Senator COONAN (Minister for Revenue and Assistant Treasurer)
—Thank you, Senator Murphy. This question seems to have a very familiar ring to it, because the whole notion of commercial viability was addressed in a previous answer I gave to a question by Senator Murphy. Senator Murphy has taken a very close interest in this issue. It is an important issue for Australian families, as I think I said yesterday, and the government is concerned about it. Yesterday, I outlined in some considerable detail—and I do not think Senator Murphy was here—
Senator Abetz
—No, he wasn't.
Senator COONAN
—You have read the transcript—good. Yesterday, I outlined in some considerable detail an offer that has been made by the commissioner to the investors in mass marketed schemes. I will just repeat it because it is a very generous offer: a tax deduction for the actual amount of cash outlaid, a full remission of penalty and interest and a two-year interest-free period for the scheme debt. I also pointed out in fairly careful detail, I had thought, that if any investor was not able to make some decision within the time frame that has been offered by the commissioner—which is 29 May—and if they approach the commissioner or the case handlers on this, or even my office, we will arrange, if the circumstances are appropriate, for extensions of time. As to the commercial viability test, that is not something that has been considered in the offer. Senator Murphy, as I understand it, has received a briefing on this matter. It is not in fact an issue that relates to the settlement that is on the table, and it is not something that is currently in the commissioner's contemplation—and is unlikely to be.
Senator MURPHY
—Madam President, I ask a supplementary question. I do not know whether I should thank the minister for her answer. I have never received a briefing, but I certainly have read, and am very aware of, the circumstances of commercial viability. You would also be aware that the primary reason used by the Commissioner of Taxation for rejecting the recommendations was the issue of law relating to financing techniques.
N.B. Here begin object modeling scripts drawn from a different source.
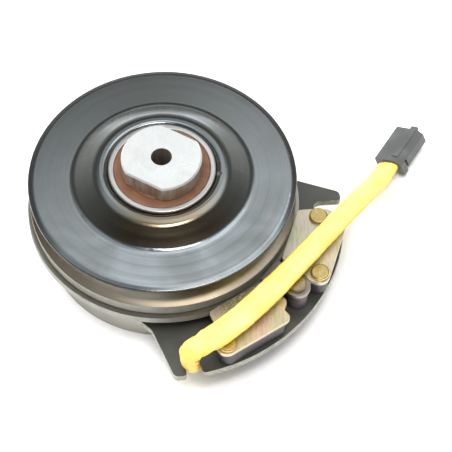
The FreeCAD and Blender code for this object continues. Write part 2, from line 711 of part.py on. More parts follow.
def build():
    os.makedirs("parts", exist_ok=True)
    save("drive_hub", drive_hub())
    save("hub_snap_ring", hub_snap_ring())
    save("end_cap", end_cap())
    save("bearing_spacer", bearing_spacer())
    save("rotor_disc", rotor_disc())
    save("friction_lining", friction_lining())
    for prefix, z0 in (("field", FIELD_BEARING_Z), ("pulley", PULLEY_BEARING_Z)):
        save(prefix + "_bearing_inner_ring", bearing_ring(BEARING_R_IN, RACE_IN_R, z0))
        save(prefix + "_bearing_outer_ring", bearing_ring(RACE_OUT_R, BEARING_R_OUT, z0))
        save(prefix + "_bearing_balls", bearing_balls(z0))
        save(prefix + "_bearing_cage", bearing_cage(z0))
        save(prefix + "_bearing_seals", bearing_seals(z0))
    save("pulley_upper", pulley_upper())
    save("groove_core", groove_core())
    save("pulley_lower", pulley_lower())
    save("armature_disc", armature_disc())
    save("leaf_springs", leaf_springs())
    save("pulley_leaf_rivets", pulley_leaf_rivets())
    save("armature_leaf_rivets", armature_leaf_rivets())
    save("field_shell", field_shell())
    save("bearing_snap_ring", bearing_snap_ring())
    save("coil_bobbin", coil_bobbin())
    save("coil_winding", coil_winding())
    save("coil_potting", coil_potting())
    save("mounting_plate", mounting_plate())
    save("weld_bead", weld_bead())
    for name in BRAKE_PLACES:
        save("brake_plate_" + name, brake_plate(name))
        save("backing_plate_" + name, backing_plate(name))
        save("magnet_block_" + name, magnet_block(name))
    save("brake_rivets", brake_rivets())
    save("centre_strap", centre_strap())
    save("strap_post", strap_post())
    save("strap_rivet", strap_rivet())
    save("lead_sleeve", lead_sleeve())
    save("lead_grommet", lead_grommet())
    save("coil_leads", coil_leads())
    save("plug_housing", plug_housing())
    save("plug_latch", plug_latch())
    save("plug_terminals", plug_terminals())


build()
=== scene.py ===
import math

import bmesh
import bpy
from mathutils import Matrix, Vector


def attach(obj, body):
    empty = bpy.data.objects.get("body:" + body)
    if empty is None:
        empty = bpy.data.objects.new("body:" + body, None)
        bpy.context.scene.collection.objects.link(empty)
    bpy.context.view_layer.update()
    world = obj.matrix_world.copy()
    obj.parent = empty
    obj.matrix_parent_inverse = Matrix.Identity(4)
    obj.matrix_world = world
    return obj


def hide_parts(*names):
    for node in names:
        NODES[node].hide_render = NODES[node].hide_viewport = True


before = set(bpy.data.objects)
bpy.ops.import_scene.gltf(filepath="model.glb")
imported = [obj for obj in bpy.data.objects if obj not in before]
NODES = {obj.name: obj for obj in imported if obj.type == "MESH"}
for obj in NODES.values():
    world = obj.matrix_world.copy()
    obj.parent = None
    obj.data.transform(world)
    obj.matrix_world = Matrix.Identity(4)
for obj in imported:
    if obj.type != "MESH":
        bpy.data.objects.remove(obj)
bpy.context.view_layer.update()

MM = 0.001
SHARP_ANGLE = math.radians(28)
MIX_FACTOR, MIX_A, MIX_B = 0, 6, 7    # sockets of a colour Mix node


def from_mm(point):
    return Vector(point) * MM


def linear(red, green, blue):
    """Linear colour from display values between 0 and 255."""
    out = []
    for value in (red, green, blue):
        v = value / 255
        out.append(v / 12.92 if v <= 0.04045 else ((v + 0.055) / 1.055) ** 2.4)
    return (*out, 1.0)


# ---- camera ---------------------------------------------------------------------------------
def make_camera():
    data = bpy.data.cameras.new("camera")
    data.lens = 159.29
    data.sensor_width = 36.0
    data.clip_start = 0.05
    data.clip_end = 20.0
    camera = bpy.data.objects.new("camera", data)
    camera.location = (0.03668, -0.66297, 1.00394)
    camera.rotation_euler = (math.radians(33.71), 0, 0)
    bpy.context.scene.collection.objects.link(camera)
    bpy.context.scene.camera = camera


make_camera()


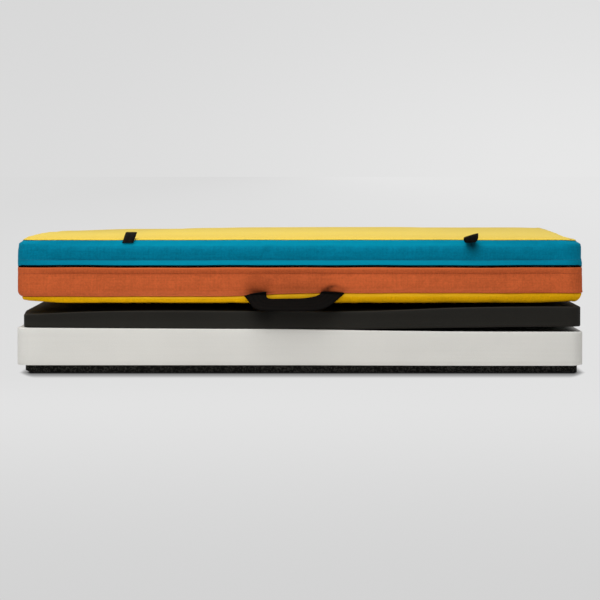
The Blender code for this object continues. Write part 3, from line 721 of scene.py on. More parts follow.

Given that the Federal Court has upheld that financing techniques were not in breach of the law, will the government be now requiring the ATO to revisit the issue of commercial viability in the mass marketed schemes area?
Senator COONAN (Minister for Revenue and Assistant Treasurer)
—I thank Senator Murphy for his supplementary question. It is not really open to the commissioner or the government, or indeed anyone else, to cherry pick through a judgment such as the Bud Plan case, which was delivered in favour of the commissioner, and say, `The judge accepted this argument but rejected that argument.' The fact is that the commissioner won the case. He won the Bud Plan decision, and he has not resiled from the offer that was on the table prior to the Bud Plan decision, notwithstanding the success of that case.
Senator Murphy
—Madam President, on a point of order: I asked the minister a very specific question based upon two things. One related to a commercial viability test that the Taxation Office actually conducts and agreed could be conducted. The second related to the issue that the Federal Court had upheld, in the right of the taxpayer, that financing techniques were not in breach of the law. They are two very important points, and the minister is not actually answering the question that I asked her.
The PRESIDENT
—There is no point of order.
Senator COONAN
—There is very little in the time left available to me to add anything, other than to say that there is an offer on the table. There is a number of investors who have an opportunity to accept or reject that offer or to seek an extension of time, and to try to seek to add by a side wind a commercial viability test is really clutching at straws.